Several fermentation products are important commercially outside of the food industry. For example, chemical solvents such as acetone and butanol are produced during acetone-butanol-ethanol fermentation. Complex organic pharmaceutical compounds used in antibiotics (e.g., penicillin), vaccines, and vitamins are produced through mixed acid fermentation.

In addition to fermentation ability, fermentation products are used in the laboratory to differentiate various bacteria for diagnostic purposes. For example, enteric bacteria are known for their ability to perform mixed acid fermentation, reducing the pH, which can be detected using a pH indicator. Similarly, the bacterial production of acetoin during butanediol fermentation can also be detected. Gas production from fermentation can also be seen in an inverted Durham tube that traps produced gas in a broth culture.

IDENTIFYING BACTERIA BY USING API TEST PANELS

Identification of a microbial isolate is essential for the proper diagnosis and appropriate treatment of patients. Scientists have developed techniques that identify bacteria according to their biochemical characteristics. Typically, they either examine the use of specific carbon sources as substrates for fermentation or other metabolic reactions, or they identify fermentation products or specific enzymes present in reactions. In the past, microbiologists have used individual test tubes and plates to conduct biochemical testing. However, scientists, especially those in clinical laboratories, now more frequently use plastic, disposable, multitest panels that contain a number of miniature reaction tubes, each typically including a specific substrate and pH indicator. After inoculation of the test panel with a small sample of the microbe in question and incubation, scientists can compare the results to a database that includes the expected results for specific biochemical reactions for known microbes, thus enabling rapid identification of a sample microbe. These test panels have allowed scientists to reduce costs while improving efficiency and reproducibility by performing a larger number of tests simultaneously.

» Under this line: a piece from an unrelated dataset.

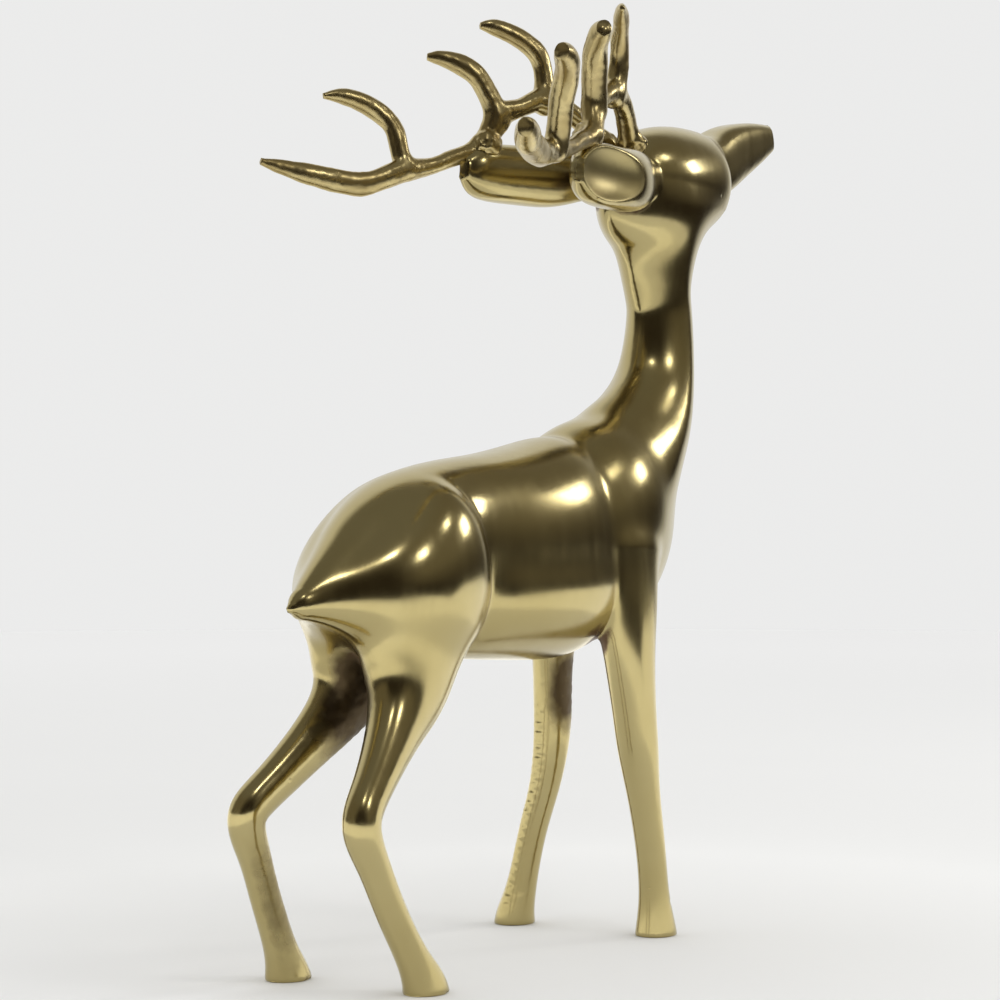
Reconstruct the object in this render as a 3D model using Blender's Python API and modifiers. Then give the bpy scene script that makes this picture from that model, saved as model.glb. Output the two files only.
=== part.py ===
"""A standing deer figurine, cast in polished brass-coloured metal.

The deer faces +X, its left side is +Y, and its soles rest on z = 0. The body, legs, neck, head
and ears are one casting. Each antler is a casting of its own, brazed to the skull.

Free forms are written in grains. A grain is one 416th of the figure's height, which is one
millimetre at the real size. Station 0, 0, 0 lies a little off the middle of the figure's box, and
a little under the soles.
"""
import math

import bmesh
import bpy
from mathutils import Vector

# Driving sizes, in metres
FIGURE_HEIGHT = 0.416
BRAZE_GAP = 0.0004
GRAINS_PER_HEIGHT = 416.0
GRAIN = FIGURE_HEIGHT / GRAINS_PER_HEIGHT
SOLE_LEVEL = 1.5
BOX_MIDDLE = -1.9

# Fineness of the cast surface
RING_SIDES = 20
RINGS_PER_SPAN = 4
BODY_VOXEL = 1.8 * GRAIN
ANTLER_VOXEL = 1.1 * GRAIN
BODY_KEEP = 0.045
ANTLER_KEEP = 0.065
SMOOTH_FACTOR = 0.5
BODY_SOFTENING = 5.4 * GRAIN
ANTLER_SOFTENING = 3.3 * GRAIN
THINNEST = 0.5 * GRAIN

# How far each leg runs on below its last station, for the ground to cut
FOOT_DEPTH = 7.0

# The two sides: a station's y is multiplied by its side
LEFT = 1
RIGHT = -1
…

Many commercial, miniaturized biochemical test panels cover a number of clinically important groups of bacteria and yeasts. One of the earliest and most popular test panels is the Analytical Profile Index (API) panel invented in the 1970s. Once some basic laboratory characterization of a given strain has been performed, such as determining the strain’s Gram morphology, an appropriate test strip that contains 10 to 20 different biochemical tests for differentiating strains within that microbial group can be used. Currently, the various API strips can be used to quickly and easily identify more than 600 species of bacteria, both aerobic and anaerobic, and approximately 100 different types of yeasts. Based on the colors of the reactions when metabolic end products are present, due to the presence of pH indicators, a metabolic profile is created from the results (Figure \(\PageIndex{2}\)). Microbiologists can then compare the sample’s profile to the database to identify the specific microbe.